Advice for Moving Upmarket
“We’re moving upmarket” ~says almost every company.
If your organization is looking to move from MM into ENT selling I think it would be helpful to do the following:
Invest in strategic hiring: ENT sellers often bring deep industry knowledge and executive presence. Don’t expect a MM seller to scale into enterprise without proper support and coaching.
Build a lighthouse strategy: Identify and land 2–3 flagship enterprise accounts. Use these wins as proof points to enter new enterprise verticals.
Extend sales cycles and your patience: Enterprise deals take longer. Adjust forecasts and compensation models accordingly.
Upgrade your enablement content: Tailor playbooks to enterprise stakeholders, and equip reps with tools to navigate procurement, legal, and technical evaluation cycles.
Partner with marketing: Invest in ABM and thought leadership initiatives that elevate your brand credibility in the enterprise space.
Build cross-functional alignment: Enterprise selling touches every part of the business from product and support to finance and legal. Make sure you have the internal buy-in to deliver on enterprise customer expectations.

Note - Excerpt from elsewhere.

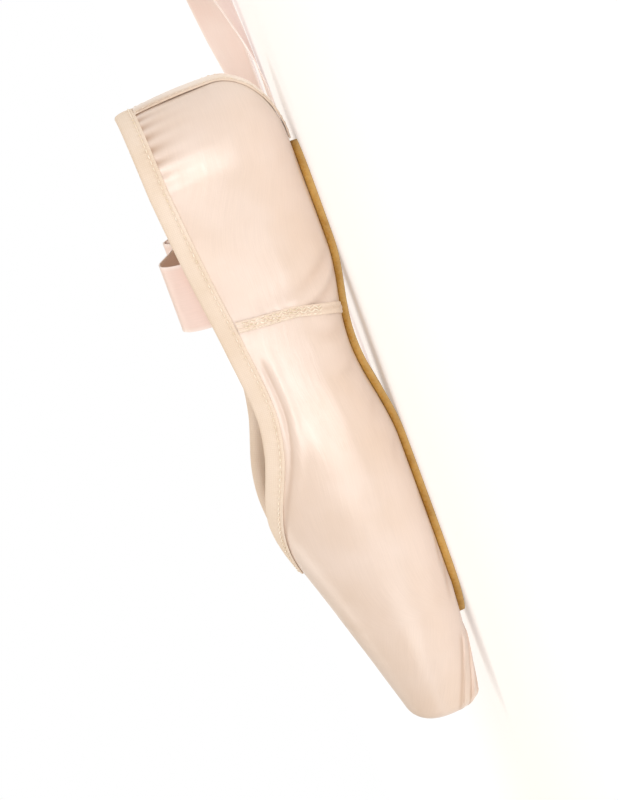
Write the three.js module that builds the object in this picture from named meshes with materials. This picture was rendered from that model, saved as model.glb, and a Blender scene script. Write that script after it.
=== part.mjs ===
import * as THREE from 'three';

// A pointe shoe, empty and standing on its sole.
// Millimetres. +X runs to the toe, +Y to the left side and +Z up.
// Stations s are measured from the back of the upper, so x = s - ORIGIN_S.

const PLATFORM_S = 237;
const ORIGIN_S = 118;
const HEEL_AXIS_S = 28;
const THROAT_S = 170;
const WALL = 2;
const PLATFORM_WALL = 4;
const CLEARANCE = 0.3;

// Round of the platform's edge, and the fullness of the sections at their shoulders.
const PLATFORM_ROUND = 3.2;
const SHOULDER_FULLNESS = 0.05;

// Underside: thickness of the sole leather, the arch under the waist, and the toe spring.
const OUTSOLE_THICK = 2.6;
const ARCH = { from: 64, to: 136, rise: 4.5 };
const TOE_SPRING = { from: 186, rate: 0.0018 };

// Outsole outline: round ends, and the half widths between them.
const OUTSOLE = { heel: 30, heelRadius: 12.5, toe: 208, toeRound: 32, edge: 0.8 };
const OUTSOLE_HALVES = [
  { s: 30, half: 12.5 },
  { s: 60, half: 13.0 },
  { s: 90, half: 12.2 },
  { s: 120, half: 17.0 },
  { s: 148, half: 23.6 },
  { s: 165, half: 25.3 },
  { s: 185, half: 24.6 },
  { s: 208, half: 22.0 },
];

// The turned edge of the upper reaches this far in under the outsole, and closes ahead of HOLE_TOE_S.
const TURNED_EDGE = 6;
const HOLE_HEEL_S = 44;
const HOLE_MEETS_S = 60;
const HOLE_TOE_S = 197;
const HOLE_ROUND_S = 172;

// Sections of the last: half width, height of the widest level, half of the flat under it, and the top
// centre line. Behind the throat the top line is the one that the foot's instep would have.
const SECTIONS = [
  { s: 28, half: 28.8, wide: 22.0, flat: 9.5, crown: 95.0 },
  { s: 55, half: 29.3, wide: 21.5, flat: 13.5, crown: 93.0 },
  { s: 85, half: 30.4, wide: 21.5, flat: 14.0, crown: 88.0 },
  { s: 110, half: 33.8, wide: 20.0, flat: 17.5, crown: 79.0 },
  { s: 135, half: 38.2, wide: 18.4, flat: 23.5, crown: 66.5 },
  { s: 157, half: 40.0, wide: 17.4, flat: 26.5, crown: 56.0 },
  { s: 182, half: 38.9, wide: 17.2, flat: 26.0, crown: 47.5 },
  { s: 205, half: 34.4, wide: 17.8, flat: 20.5, crown: 40.5 },
  { s: 222, half: 28.6, wide: 18.6, flat: 16.0, crown: 35.6 },
  { s: 237, half: 22.8, wide: 19.4, flat: 12.6, crown: 31.4 },
];
const HEEL_BACK = { half: 28.0, flat: 2.0 };

// Collar edge: how far it stands down from the top centre line, as an angle round the section, at a distance
// behind the throat. The tip of the V is rounded by THROAT_ROUND.
const THROAT_ROUND = 3;
const COLLAR = [
  { s: 0, turn: 0 },
  { s: 10, turn: 14.0 },
  { s: 20, turn: 27.5 },
  { s: 30, turn: 40.5 },
  { s: 40, turn: 51.5 },
  { s: 50, turn: 59.5 },
  { s: 63, turn: 65.0 },
  { s: 87, turn: 67.2 },
  { s: 117, turn: 66.0 },
  { s: 143, turn: 64.9 },
  { s: 189, turn: 63.6 },
];

// Folds of the satin under the toe, fanning out to the platform: the height of each raised edge, and its
// level at a station.
const PLEATS = [
  { name: 'first', height: 0.9 },
  { name: 'second', height: 0.8 },
  { name: 'third', height: 0.6 },
];
const PLEAT_ROWS = [
  { s: 197, first: 0.78, second: 1.2, third: 1.42 },
  { s: 208.5, first: 0.55, second: 1.0, third: 1.3 },
  { s: 223, first: 0.82, second: 1.22, third: 1.5 },
  { s: 237, first: 1.1, second: 1.45, third: 1.7 },
];
const PLEAT_ZONE = { from: 208.5, full: 214, fade: 233 };
const PLEAT_EDGE = 0.04;

// Trim: outer and inner reach of the collar binding, and the strips over the seams.
const BINDING = { gap: 0.42, outside: 6, inside: 5, over: 1.2, thick: 0.7 };
const BACK_STRIP = { half: 6.2, thick: 0.7 };
const SIDE_STRIP = { half: 2, thick: 0.5, collarS: 79, soleS: 87, lowest: 1.3 };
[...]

If you are focused on the MM today and looking to break into the Enterprise it isn’t as simple as just hiring an enterprise sales rep or two. Magic just doesn’t happen with new headcount. Knowing the true difference between MM and ENT will help you realize you might need to build a cross-functional investment thesis. I’d also caution that expectations need to be realistically set upfront rather than fumbling your way into the enterprise. My two cents.